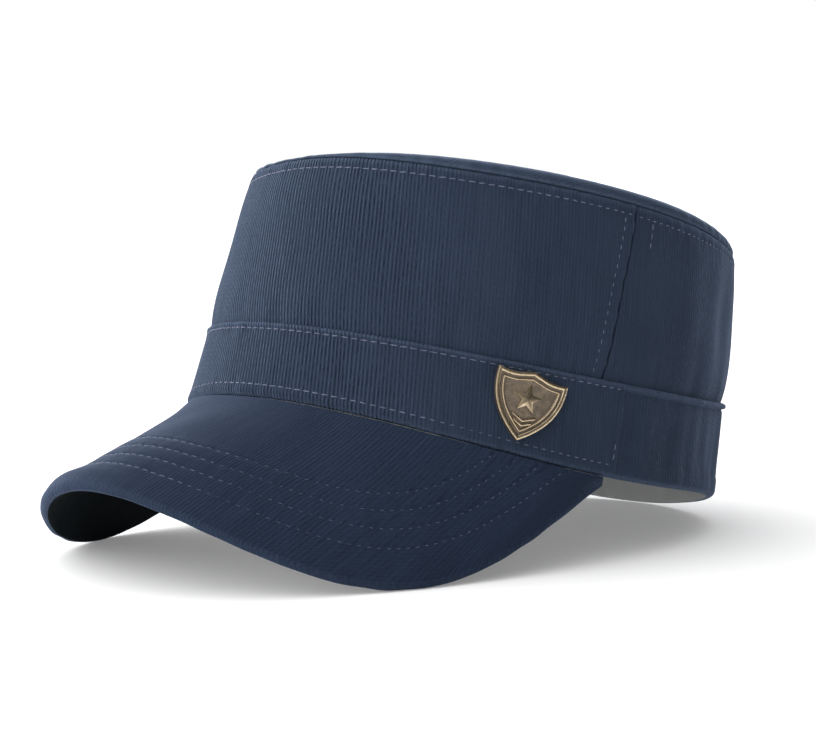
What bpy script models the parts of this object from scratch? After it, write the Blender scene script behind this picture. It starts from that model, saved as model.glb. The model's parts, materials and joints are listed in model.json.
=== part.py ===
"""A flat-topped cloth cadet cap with an arched visor, a band and a brass shield on the band.

Metres, +Z up. The wearer looks along -Y, and +X is the wearer's left. The cap stands on the floor
as it rests by itself: on the two low sides of the visor and on the back of its band.

Each piece is modelled in the cap's own frame, where the head opening lies level, and hangs under
one empty that leans the cap back into its resting pose. Angles round the cap run from 0 at the
front to 90 degrees at the wearer's left and 180 at the back.
"""
import math

import bmesh
import bpy
from mathutils import Matrix, Vector
from mathutils.geometry import delaunay_2d_cdt

# Head opening, at the outer face of the band
RIM_HALF_LENGTH = 0.1003
RIM_HALF_WIDTH = 0.0802
RIM_ARCH = 0.0018
RIM_SWEEP = 0.0016
RIM_RIPPLE = -0.0005

# Crown, which tapers to its top edge
TOP_HALF_LENGTH = 0.0909
TOP_HALF_WIDTH = 0.0753
TOP_SHIFT_BACK = 0.0015
CROWN_HEIGHT_FRONT = 0.0855
CROWN_HEIGHT_SIDE = 0.0894
CROWN_HEIGHT_BACK = 0.0869
EDGE_SAG = 0.0042
EDGE_SAG_ANGLE = -23.0
EDGE_SAG_SPREAD = 34.0
CROWN_BOW = 0.0016
CROWN_BOW_POWER = 4
CROWN_SEAM_FOOT_ANGLE = 75.5
CROWN_SEAM_TOP_ANGLE = 78.0
CLOTH_WALL = 0.0018
FOLD_DEPTH = 0.0016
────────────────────
Exercise description. Please output the complete data exactly.

Exercise solution.
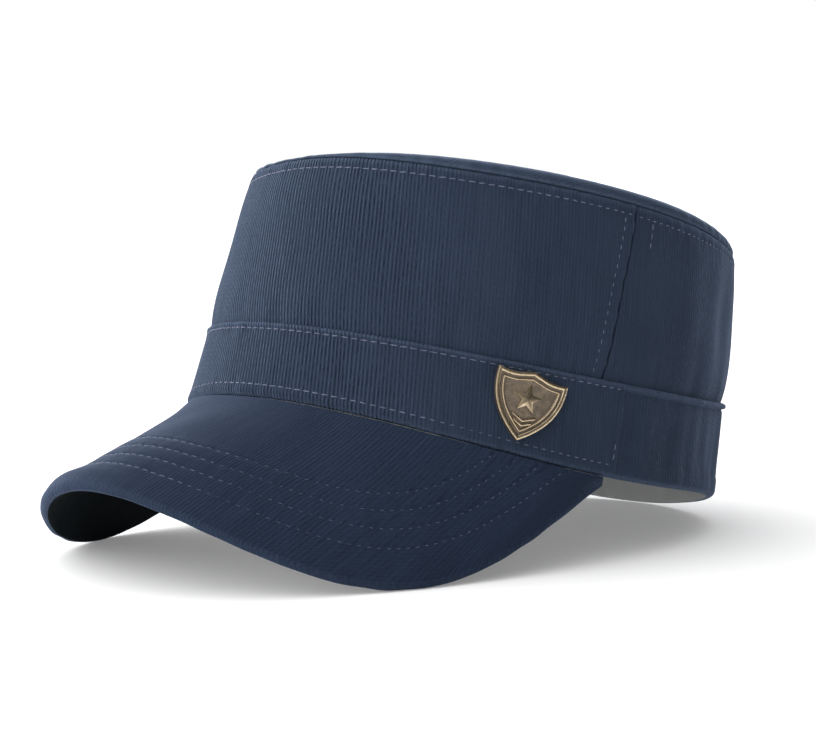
What bpy script models the parts of this object from scratch? After it, write the Blender scene script behind this picture. It starts from that model, saved as model.glb. The model's parts, materials and joints are listed in model.json.
=== part.py ===
"""A flat-topped cloth cadet cap with an arched visor, a band and a brass shield on the band.

Metres, +Z up. The wearer looks along -Y, and +X is the wearer's left. The cap stands on the floor
as it rests by itself: on the two low sides of the visor and on the back of its band.

Each piece is modelled in the cap's own frame, where the head opening lies level, and hangs under
one empty that leans the cap back into its resting pose. Angles round the cap run from 0 at the
front to 90 degrees at the wearer's left and 180 at the back.
"""
import math

import bmesh
import bpy
from mathutils import Matrix, Vector
from mathutils.geometry import delaunay_2d_cdt

# Head opening, at the outer face of the band
RIM_HALF_LENGTH = 0.1003
RIM_HALF_WIDTH = 0.0802
RIM_ARCH = 0.0018
RIM_SWEEP = 0.0016
RIM_RIPPLE = -0.0005

# Crown, which tapers to its top edge
TOP_HALF_LENGTH = 0.0909
TOP_HALF_WIDTH = 0.0753
TOP_SHIFT_BACK = 0.0015
CROWN_HEIGHT_FRONT = 0.0855
CROWN_HEIGHT_SIDE = 0.0894
CROWN_HEIGHT_BACK = 0.0869
EDGE_SAG = 0.0042
EDGE_SAG_ANGLE = -23.0
EDGE_SAG_SPREAD = 34.0
CROWN_BOW = 0.0016
CROWN_BOW_POWER = 4
CROWN_SEAM_FOOT_ANGLE = 75.5
CROWN_SEAM_TOP_ANGLE = 78.0
CLOTH_WALL = 0.0018
FOLD_DEPTH = 0.0016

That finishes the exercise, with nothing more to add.